Carnes processadas também costumam ser curadas com nitrito, que pode ser convertido no estômago em nitrosaminas, substâncias cancerígenas, segundo Kuhnle.
No caso das bebidas açucaradas, o problema é que elas fornecem grandes quantidades de açúcar de forma muito rápida, o que pode levar ao ganho de peso e influenciar vias metabólicas ligadas ao risco de doenças cardíacas e diabetes.
Os ácidos graxos trans reduzem os níveis de colesterol bom e aumentam o colesterol ruim, o que eleva o risco de acúmulo de placas nas artérias e de doenças cardiovasculares, acrescenta Kuhnle.
Outros fatores que podem estar por trás dessa associação são que pessoas que consomem mais carnes processadas, bebidas açucaradas e gorduras trans geralmente apresentam outros fatores de risco — como tabagismo, sedentarismo, menor escolaridade, baixa renda, estresse crônico e acesso limitado a cuidados de saúde. “É muito difícil separar essas variáveis”, diz Kuhnle.
O que evitar — e o que incluir na dieta
Embora os dados não possam afirmar que reduzir o consumo desses alimentos causará uma diminuição no risco de doenças, as evidências sugerem que essa redução é uma boa ideia, afirma Song.

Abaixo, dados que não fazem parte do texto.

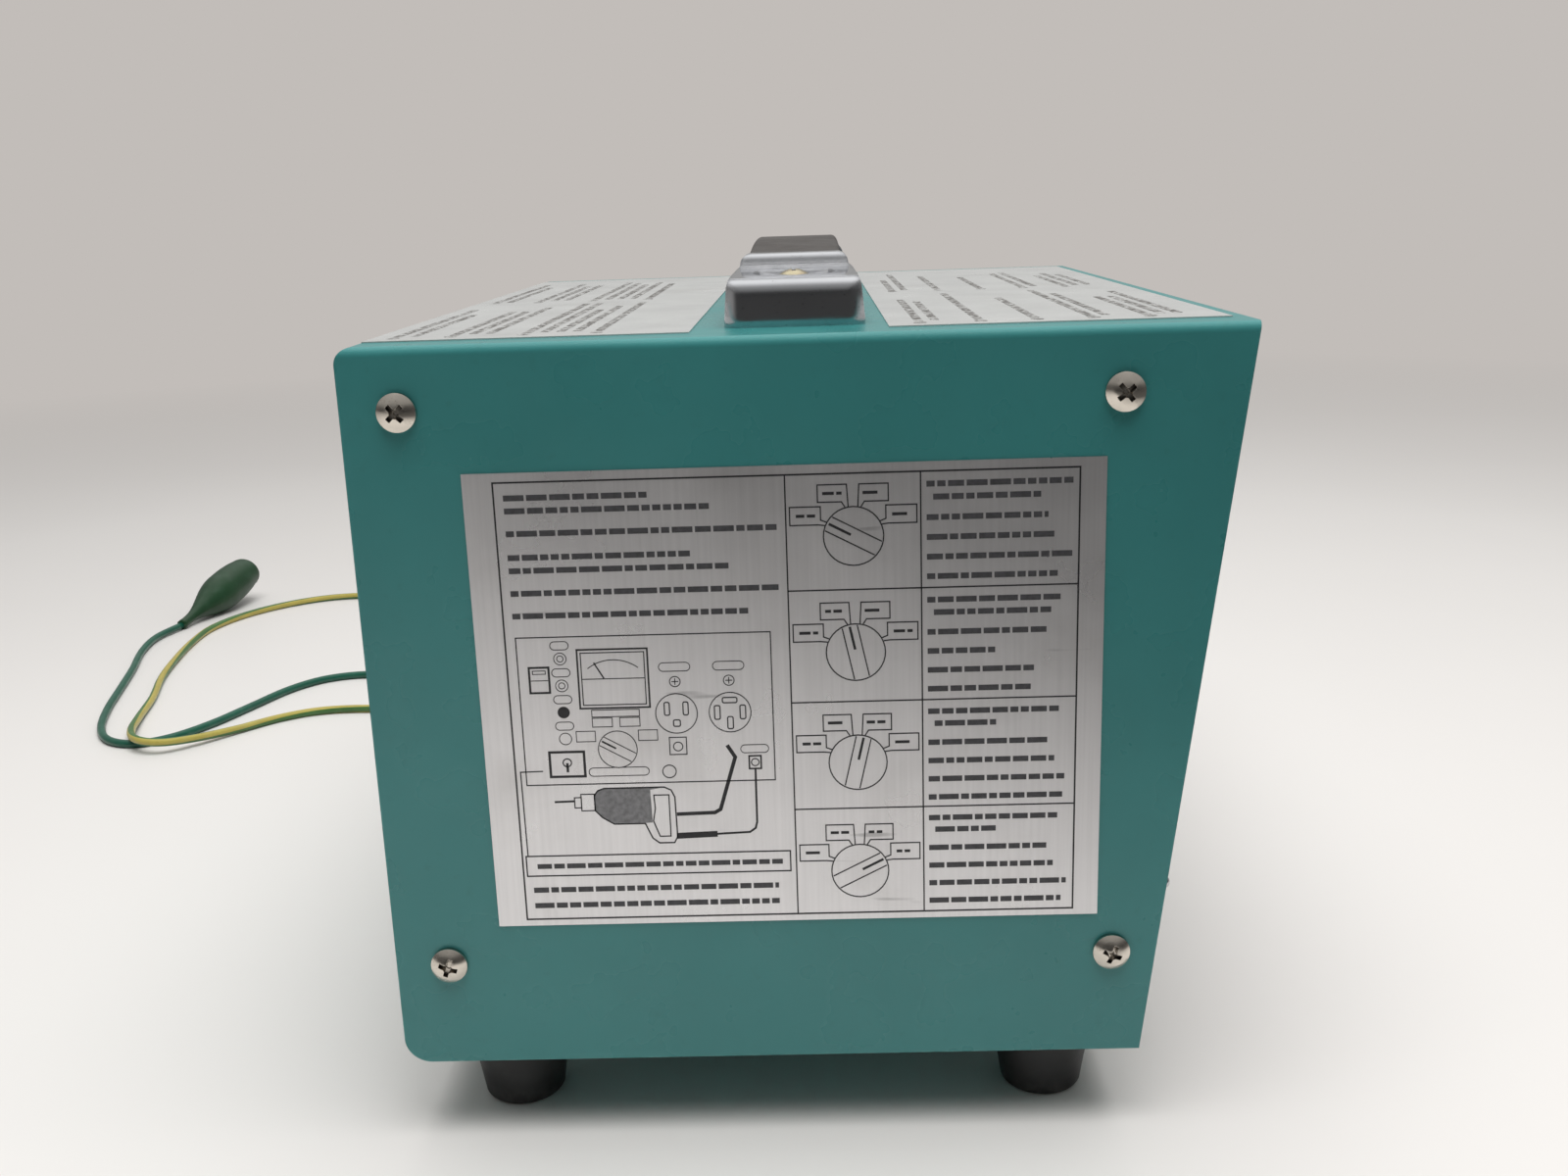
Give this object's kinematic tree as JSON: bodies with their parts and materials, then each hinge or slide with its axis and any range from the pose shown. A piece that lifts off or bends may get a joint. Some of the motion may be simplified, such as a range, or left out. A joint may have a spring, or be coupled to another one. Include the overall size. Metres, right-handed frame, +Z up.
{
  "type": "power tool tester",
  "caption": "Hooded sheet steel test set on rubber feet, with a strap handle, an instrument panel with a meter and outlets, and two earth leads with booted clips.",
  "frame": {"origin": "centre of the case's footprint, on the floor under the feet", "axes": "+Z up, -Y towards the operator in front of the panel, +X to the operator's right"},
  "size_m": [0.5583, 0.4724, 0.2166],
  "materials": {
    "teal_paint": "smooth satin enamel",
    "panel_aluminium": "brushed and anodised",
    "nickel": "nickel plated, a little dull",
    "zinc_steel": "zinc plated",
    "foot_rubber": "moulded, slightly glossy",
    "label_foil": "satin foil with dark print",
    "label_white": "laminated label",
    "handle_chrome": "bright chrome",
    "strap_vinyl": "grained black vinyl",
    "screw_brass": "yellow passivated",
    "black_gloss": "moulded",
    "black_matt": "moulded",
    "outlet_black": "moulded urea",
    "movement_metal": "turned",
    "dial_white": "printed card",
    "needle_black": "painted",
    "clear_window": "clear",
    "switch_chrome": "plated",
    "green_lens": "clear moulded",
    "red_lens": "clear moulded",
    "button_white": "moulded",
    "post_green": "moulded",
    "brass_plain": "turned",
    "board_green": "solder mask",
    "component_dark": "moulded",
    "transformer_iron": "varnished laminations",
    "cell_jacket": "jacketed cells",
    "loom_sleeve": "sleeved wire",
    "green_vinyl": "soft glossy vinyl",
    "striped_vinyl": "green and yellow striped vinyl"
  },
  "bodies": {
    "case": {"cover": "teal_paint", "chassis": "teal_paint", "battery_door": "teal_paint", "front_panel": "panel_aluminium", "cover_screws": "nickel", "panel_screws": "nickel", "earth_tab": "nickel", "lead_lugs": "nickel", "green_clip_frame": "nickel", "striped_clip_frame": "nickel", "hex_nuts": "zinc_steel", "door_screws": "zinc_steel", "foot_screws": "zinc_steel", "strap_core": "zinc_steel", "selector_switch": "zinc_steel", "clip_springs": "zinc_steel", "rubber_feet": "foot_rubber", "side_label": "label_foil", "top_labels": "label_white", "handle_caps": "handle_chrome", "handle_strap": "strap_vinyl", "handle_screws": "screw_brass", "meter_housing": "black_gloss", "rocker_frame": "black_matt", "fuse_holder": "black_matt", "toggle_plate": "black_matt", "battery_holder": "black_matt", "two_pole_outlet": "outlet_black", "three_pole_outlet": "outlet_black", "meter_movement": "movement_metal", "meter_dial": "dial_white", "meter_window": "clear_window", "lamp_bezels": "switch_chrome", "button_bodies": "switch_chrome", "toggle_switch": "switch_chrome", "ok_lamp_lens": "green_lens", "ng_lamp_lens": "red_lens", "earth_post": "post_green", "board_standoffs": "brass_plain", "circuit_board": "board_green", "board_parts": "component_dark", "transformer": "transformer_iron", "batteries": "cell_jacket", "wiring_loom": "loom_sleeve", "green_lead": "green_vinyl", "green_clip_boot": "green_vinyl", "striped_clip_boot": "green_vinyl", "striped_lead": "striped_vinyl"},
    "rocker": {"power_rocker": "black_gloss"},
    "start_cap": {"start_button": "black_matt"},
    "test_cap": {"test_button": "button_white"},
    "selector": {"selector_shaft": "zinc_steel", "selector_knob": "black_gloss"},
    "toggle": {"toggle_lever": "switch_chrome"},
    "needle": {"meter_needle": "needle_black"},
    "zero_screw": {"meter_zero_screw": "black_gloss"},
    "fuse_carrier": {"fuse_cap": "black_matt"},
    "post_cap": {"earth_post_cap": "post_green"},
    "green_jaw": {"green_clip_jaw": "nickel"},
    "striped_jaw": {"striped_clip_jaw": "nickel"}
  },
  "joints": [
    {"name": "rocker_tilt", "type": "hinge", "parent": "case", "child": "rocker", "pos_m": [-0.11186, -0.0785, 0.14775], "axis": [1, 0, 0], "range_deg": [-22, 0]},
    {"name": "start_press", "type": "slide", "parent": "case", "child": "start_cap", "axis": [0, 1, 0], "range_m": [0, 0.003], "stiffness_N_per_m": 300},
    {"name": "test_press", "type": "slide", "parent": "case", "child": "test_cap", "axis": [0, 1, 0], "range_m": [0, 0.003], "stiffness_N_per_m": 300},
    {"name": "selector_turn", "type": "hinge", "parent": "case", "child": "selector", "pos_m": [-0.03345, -0.0795, 0.06347], "axis": [0, 1, 0], "range_deg": [0, 120]},
    {"name": "toggle_flip", "type": "hinge", "parent": "case", "child": "toggle", "pos_m": [-0.08858, -0.0815, 0.04678], "axis": [1, 0, 0], "range_deg": [-26, 0]},
    {"name": "needle_swing", "type": "hinge", "parent": "case", "child": "needle", "pos_m": [-0.03345, -0.0878, 0.13975], "axis": [0, 1, 0], "range_deg": [0, 90], "stiffness_Nm_per_rad": 0.0005},
    {"name": "zero_adjust", "type": "hinge", "parent": "case", "child": "zero_screw", "pos_m": [-0.03345, -0.0915, 0.13119], "axis": [0, 1, 0], "range_deg": [-30, 30]},
    {"name": "fuse_turn", "type": "hinge", "parent": "case", "child": "fuse_carrier", "pos_m": [0.0206, -0.0795, 0.03537], "axis": [0, -1, 0], "range_deg": [0, 45]},
    {"name": "post_unscrew", "type": "hinge", "parent": "case", "child": "post_cap", "pos_m": [0.11293, -0.0852, 0.04415], "axis": [0, -1, 0], "range_deg": [0, 360]},
    {"name": "green_jaw_open", "type": "hinge", "parent": "case", "child": "green_jaw", "pos_m": [0.38985, 0.35174, 0.01111], "axis": [-0.2079, -0.9781, 0], "range_deg": [0, 10], "stiffness_Nm_per_rad": 0.01, "springref_deg": -5.73},
    {"name": "striped_jaw_open", "type": "hinge", "parent": "case", "child": "striped_jaw", "pos_m": [0.36939, 0.13401, 0.01111], "axis": [-0.9563, 0.2924, 0], "range_deg": [0, 10], "stiffness_Nm_per_rad": 0.01, "springref_deg": -5.73}
  ]
}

Uma abordagem sensata é manter uma dieta variada e equilibrada, sem excessos, orienta Kuhnle.
Ou seja, pessoas que consomem muitas bebidas açucaradas devem reduzir o consumo. Também é recomendado evitar grandes quantidades de carne processada e gorduras hidrogenadas, ainda que essas últimas sejam menos comuns hoje em dia.
“O objetivo não deve ser a perfeição, e sim um padrão alimentar saudável e equilibrado que ainda permita prazer e flexibilidade”, diz Kuhnle.
Uma boa alimentação não se resume a evitar certos itens — também é importante priorizar nutrientes benéficos, segundo Forouhi. “Pesquisas mais amplas já mostraram que padrões alimentares que incluem maior consumo de frutas, legumes, grãos integrais, leguminosas, oleaginosas e laticínios fermentados, como iogurte, são positivos para a saúde e a longevidade”, afirma.
“Meu conselho geral: não entre em pânico”, conclui Kuhnle por e-mail. “A comida não é apenas fonte de nutrientes — ela tem papel central na cultura, no prazer, na vida familiar e nas conexões sociais. Reduzi-la apenas a uma lista de riscos à saúde é perder o panorama mais amplo.”